Buddy Boeheim: Boeheim took a big leap forward in his sophomore season, raising his scoring average from 6.8 points as a freshman to 15.3 points in his second year. He also shot 37.0 percent from downtown, establishing himself as one of the ACC’s top marksmen. Boeheim was the team’s second leading scorer, and with Hughes gone and Griffin’s status in limbo, he might step into the leading role. Of note, Boeheim diversified his scoring skill set. As a freshman, he took 70.3 percent of his shots from beyond the arc, but as a sophomore, that was down to 60.4 percent.
Joseph Girard III: New York State’s all-time leading scorer in high school was trust into the starting point guard role early in the season, and responded with a solid freshman campaign, finishing third on the team in scoring at 12.4 ppg. With a full season of experience under his belt, Girard is poised to take a similar step forward that Boeheim did from his first to second years. He’ll need to improve on the 35.0 percent he shot in the field to do so. If Griffin is required to sit out a year, Girard could challenge Boeheim as the team’s top scorer.

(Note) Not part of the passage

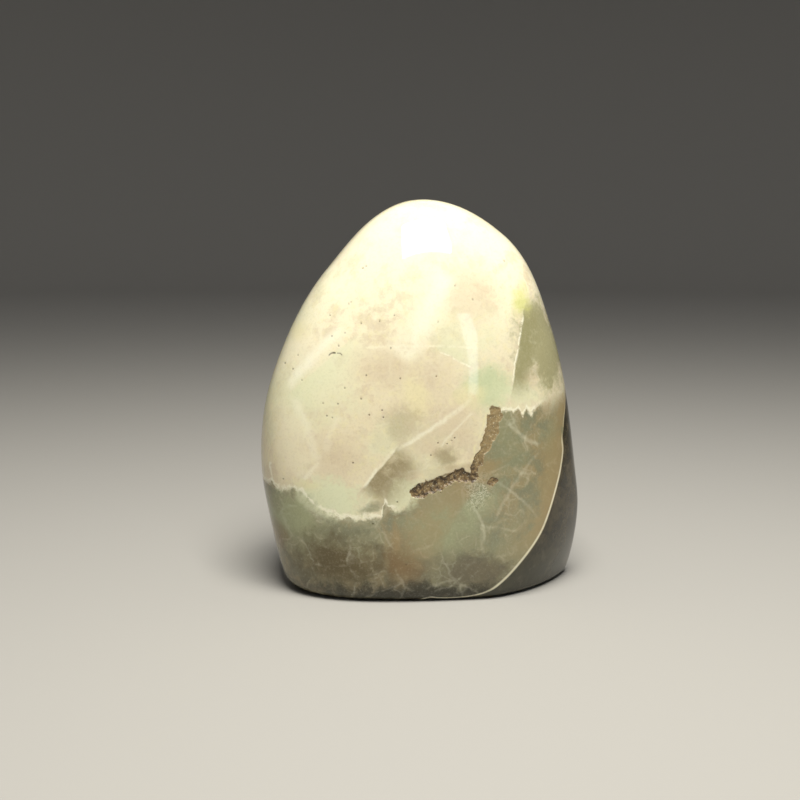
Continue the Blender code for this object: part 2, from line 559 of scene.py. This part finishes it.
@dataclass(frozen=True)
class Patch:
    """A soft cloud of colour on the front: middle (x, z) and half sizes in millimetres, tilt in degrees."""

    middle: tuple[float, float]
    half: tuple[float, float]
    tint: tuple[float, float, float]
    strength: float = 0.8
    tilt: float = 0.0
    soft: float = 0.7

    def mask(self, board: NodeBoard, place: bpy.types.NodeSocket, ragged: Shade) -> Shade:
        """Give the patch's share at a place, with a ragged rim."""
        angle = math.radians(self.tilt)
        c, s = math.cos(angle), math.sin(angle)
        x, z = self.middle
        along = board.dot(place, (c / self.half[0], 0.0, s / self.half[0])) - (c * x + s * z) / self.half[0]
        over = board.dot(place, (-s / self.half[1], 0.0, c / self.half[1])) - (c * z - s * x) / self.half[1]
        away = (along * along + over * over).root() + ragged
        return away.ramp(1.0 + 0.5 * self.soft, 1.0 - self.soft) * self.strength


@dataclass(frozen=True)
class Streak:
    """A line of colour on the front from start to end (x, z), bent to its left by bend, in millimetres."""

    start: tuple[float, float]
    end: tuple[float, float]
    width: float
    tint: tuple[float, float, float]
    strength: float = 0.7
    bend: float = 0.0
    soft: float = 1.0

    def mask(self, board: NodeBoard, place: bpy.types.NodeSocket) -> Shade:
        """Give the streak's share at a place."""
        dx, dz = self.end[0] - self.start[0], self.end[1] - self.start[1]
        length = math.hypot(dx, dz)
        c, s = dx / length, dz / length
        x, z = self.start
        along = board.dot(place, (c / length, 0.0, s / length)) - (c * x + s * z) / length
        across = board.dot(place, (-s, 0.0, c)) - (c * z - s * x)
        if self.bend:
            across = across - along * (1.0 - along) * (4.0 * self.bend)
        half = 0.5 * self.width
        line = across.absolute().ramp(half * (1.0 + 0.6 * self.soft), half * (1.0 - 0.9 * self.soft))
        ends = (along - 0.5).absolute().ramp(0.53, 0.4)
        return line * ends * self.strength


@dataclass(frozen=True)
class Veil:
    """A tone that starts sharply left of a line from start to end (x, z) and fades within a reach."""

    start: tuple[float, float]
    end: tuple[float, float]
    reach: float
    tint: tuple[float, float, float]
    strength: float = 0.7

    def mask(self, board: NodeBoard, place: bpy.types.NodeSocket) -> Shade:
        """Give the veil's share at a place."""
        dx, dz = self.end[0] - self.start[0], self.end[1] - self.start[1]
        length = math.hypot(dx, dz)
        c, s = dx / length, dz / length
        x, z = self.start
        along = board.dot(place, (c / length, 0.0, s / length)) - (c * x + s * z) / length
        across = board.dot(place, (-s, 0.0, c)) - (c * z - s * x)
        ends = (along - 0.5).absolute().ramp(0.75, 0.35)
        return across.ramp(0.0, 0.35) * across.ramp(self.reach, 0.25 * self.reach) * ends * self.strength


class Tint(Enum):
    """The stone's colours, as linear red, green and blue."""

    CREAM = (0.82, 0.77, 0.58)
    BEIGE = (0.72, 0.645, 0.46)
    PINK = (0.62, 0.525, 0.375)
    STRAW = (0.76, 0.70, 0.42)
    WHITE = (0.86, 0.84, 0.68)
    MINT = (0.52, 0.58, 0.36)
    PALE_MINT = (0.68, 0.70, 0.48)
    GREY_GREEN = (0.21, 0.21, 0.135)
    MOSS = (0.335, 0.35, 0.205)
    SAGE = (0.265, 0.27, 0.165)
    OLIVE = (0.30, 0.285, 0.15)
    TAN = (0.30, 0.25, 0.14)
    BROWN = (0.105, 0.078, 0.03)
    ORANGE = (0.22, 0.135, 0.055)
    PEACH = (0.33, 0.245, 0.12)
    MAUVE = (0.12, 0.10, 0.065)
    # Tone of the thin dark lines in the stone, and of the painted shade along the foot.
    DARK_STAIN_AND_SHADE = (0.035, 0.032, 0.018)
    # Tones of the side face: painted shade where it faces away from the light, over its brown and green
    # mottling.
    WALL_SHADE = (0.018, 0.015, 0.008)
    WALL_SHADE_BROWN = (0.05, 0.04, 0.02)
    WALL_SHADE_GREEN = (0.055, 0.055, 0.032)
    YELLOW_GREEN = (0.66, 0.67, 0.26)
    RUST = (0.19, 0.125, 0.055)
    # Dark rust of the fissure and the pinholes, also used for a painted shadow line at the fissure's rim.
    DARK_RUST_AND_SHADE = (0.06, 0.038, 0.018)
    SAND = (0.33, 0.25, 0.12)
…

Marek Dolezaj: Dolezaj was the team’s fourth leading scorer at 10.4 points per game, which was up from the 4.1 ppg he averaged as a sophomore. Still, Dolezaj could become a leading scorer if he regains his outside shooting touch (his 3-point percentage dipped from 37.9% as a sophomore to 14.3% as a junior). Part of that was because of an injury to his hand that robbed him of a summer of working on his shot. Perhaps as senior, he’ll also be more aggressive as a scorer. He’s shot above 50 percent from the field in each of his three seasons on The Hill.
Quincy Guerrier: In 20.3 minutes per game, Guerrier scored 6.9 ppg. He’s the logical person to fill in as a starter for Hughes if Griffin is unavailable, and it’s not unreasonable to think he could be a leading man as a sophomore. During a four game stretch in February, he was in double-digits for each of those games. It’s not unreasonable to think that the sample size can be drawn out over a season.